DATASET EXTRACT
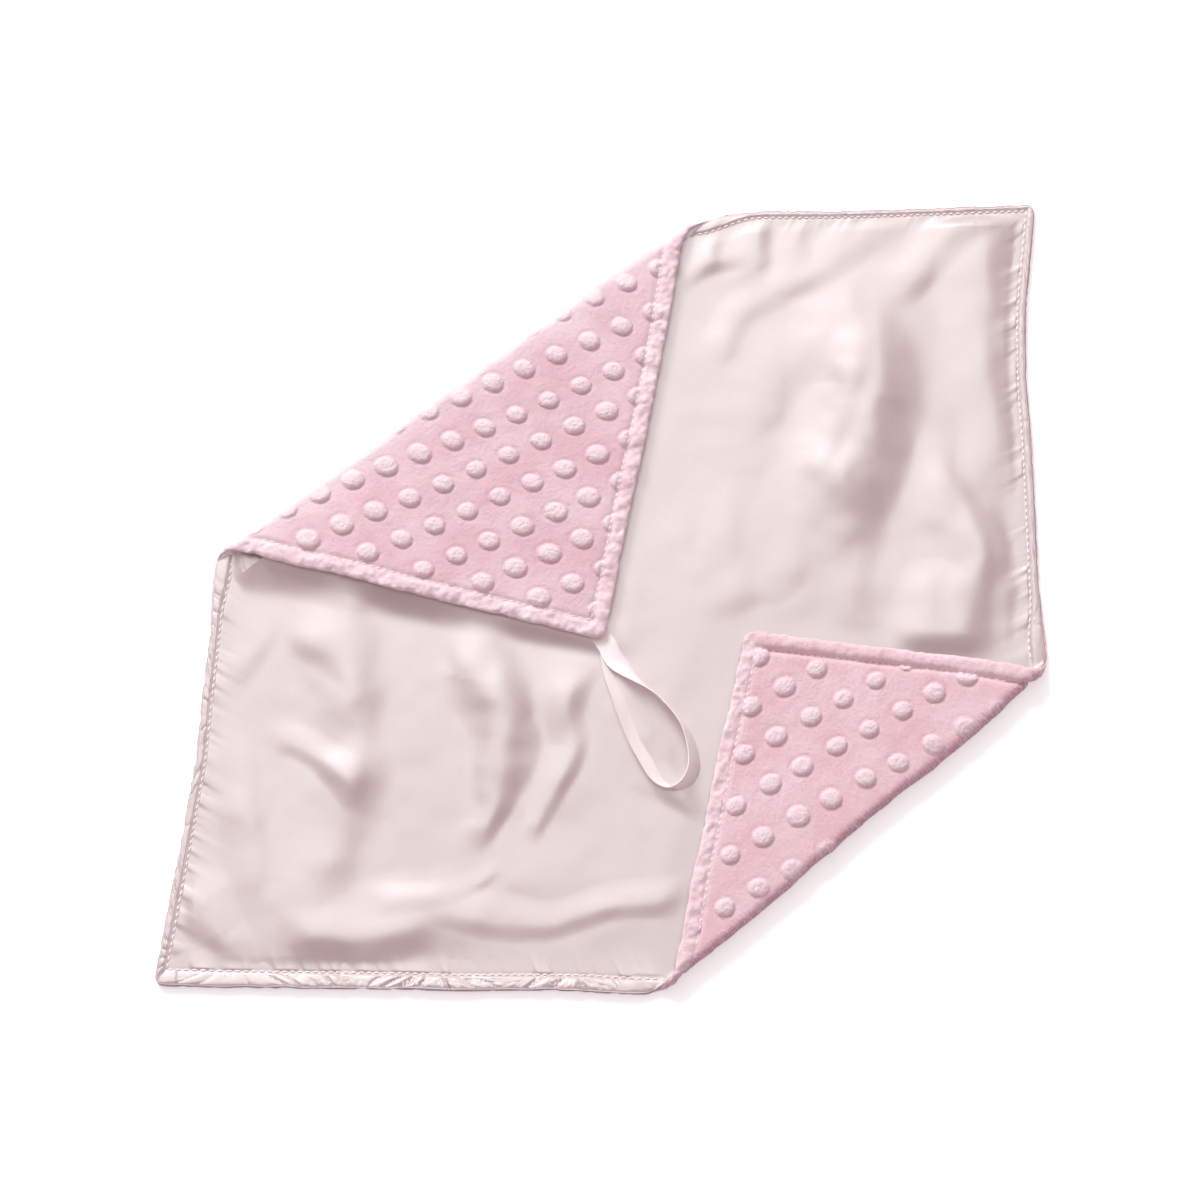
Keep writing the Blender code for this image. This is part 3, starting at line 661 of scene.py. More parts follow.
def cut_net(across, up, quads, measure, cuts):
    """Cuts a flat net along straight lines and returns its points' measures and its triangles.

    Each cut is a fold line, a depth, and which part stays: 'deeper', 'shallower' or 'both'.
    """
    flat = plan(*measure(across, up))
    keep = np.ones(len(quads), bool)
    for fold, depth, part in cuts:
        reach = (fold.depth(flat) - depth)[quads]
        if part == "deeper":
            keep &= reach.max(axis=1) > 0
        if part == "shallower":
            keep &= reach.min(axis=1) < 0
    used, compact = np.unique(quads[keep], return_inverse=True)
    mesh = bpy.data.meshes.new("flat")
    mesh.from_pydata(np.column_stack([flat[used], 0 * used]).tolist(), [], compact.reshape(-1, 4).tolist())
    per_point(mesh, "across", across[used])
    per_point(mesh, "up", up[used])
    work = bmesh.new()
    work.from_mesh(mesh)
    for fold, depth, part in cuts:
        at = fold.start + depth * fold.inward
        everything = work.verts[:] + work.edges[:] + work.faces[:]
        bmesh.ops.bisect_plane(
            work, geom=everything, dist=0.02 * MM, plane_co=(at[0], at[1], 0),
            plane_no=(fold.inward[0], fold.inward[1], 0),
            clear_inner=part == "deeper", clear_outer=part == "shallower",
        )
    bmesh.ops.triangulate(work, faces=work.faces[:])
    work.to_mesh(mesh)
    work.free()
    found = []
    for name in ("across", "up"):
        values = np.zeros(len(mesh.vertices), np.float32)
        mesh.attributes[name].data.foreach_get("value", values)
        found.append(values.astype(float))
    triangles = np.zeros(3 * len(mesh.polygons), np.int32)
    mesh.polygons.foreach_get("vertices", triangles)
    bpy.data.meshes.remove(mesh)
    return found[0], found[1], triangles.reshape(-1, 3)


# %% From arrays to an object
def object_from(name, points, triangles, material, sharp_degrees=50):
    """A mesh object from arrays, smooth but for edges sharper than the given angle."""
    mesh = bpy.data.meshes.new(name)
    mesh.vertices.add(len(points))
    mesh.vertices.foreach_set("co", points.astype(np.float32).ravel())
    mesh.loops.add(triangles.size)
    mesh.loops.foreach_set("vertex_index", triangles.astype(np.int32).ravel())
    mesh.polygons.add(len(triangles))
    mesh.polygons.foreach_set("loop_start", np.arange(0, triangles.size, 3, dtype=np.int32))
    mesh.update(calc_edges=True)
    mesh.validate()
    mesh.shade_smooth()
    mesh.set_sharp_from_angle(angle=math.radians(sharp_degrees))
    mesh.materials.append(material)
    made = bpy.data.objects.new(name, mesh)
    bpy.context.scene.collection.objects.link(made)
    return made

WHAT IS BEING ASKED
Emit, unaltered, the lines from the top of the listing down through the line that holds "and its triangles."; emit nothing else.

REPLY TO THE EXERCISE
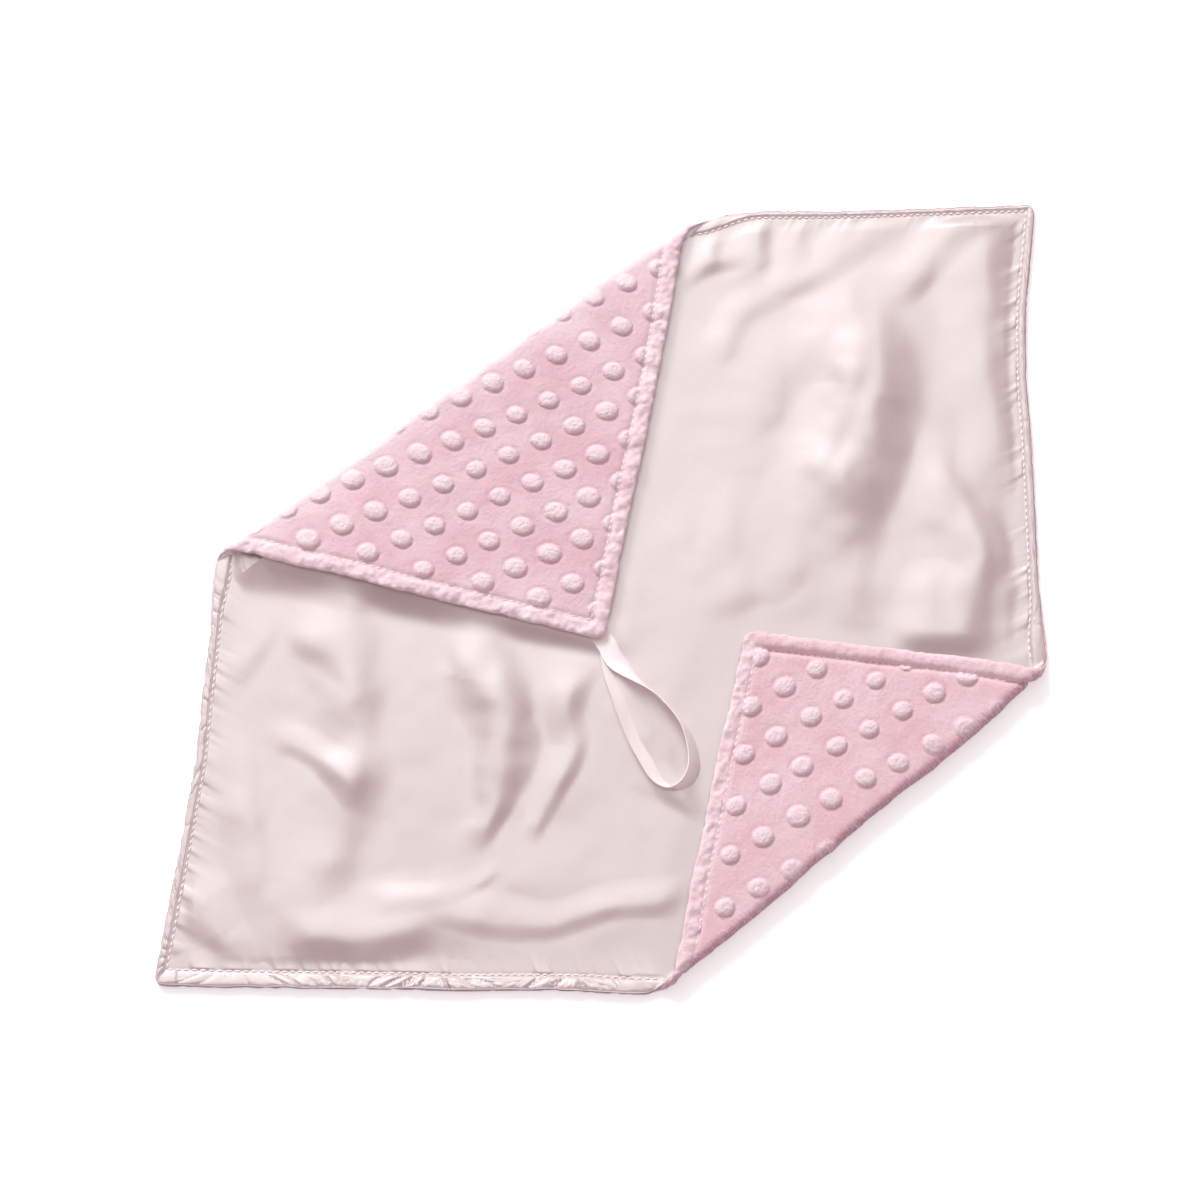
Keep writing the Blender code for this image. This is part 3, starting at line 661 of scene.py. More parts follow.
def cut_net(across, up, quads, measure, cuts):
    """Cuts a flat net along straight lines and returns its points' measures and its triangles.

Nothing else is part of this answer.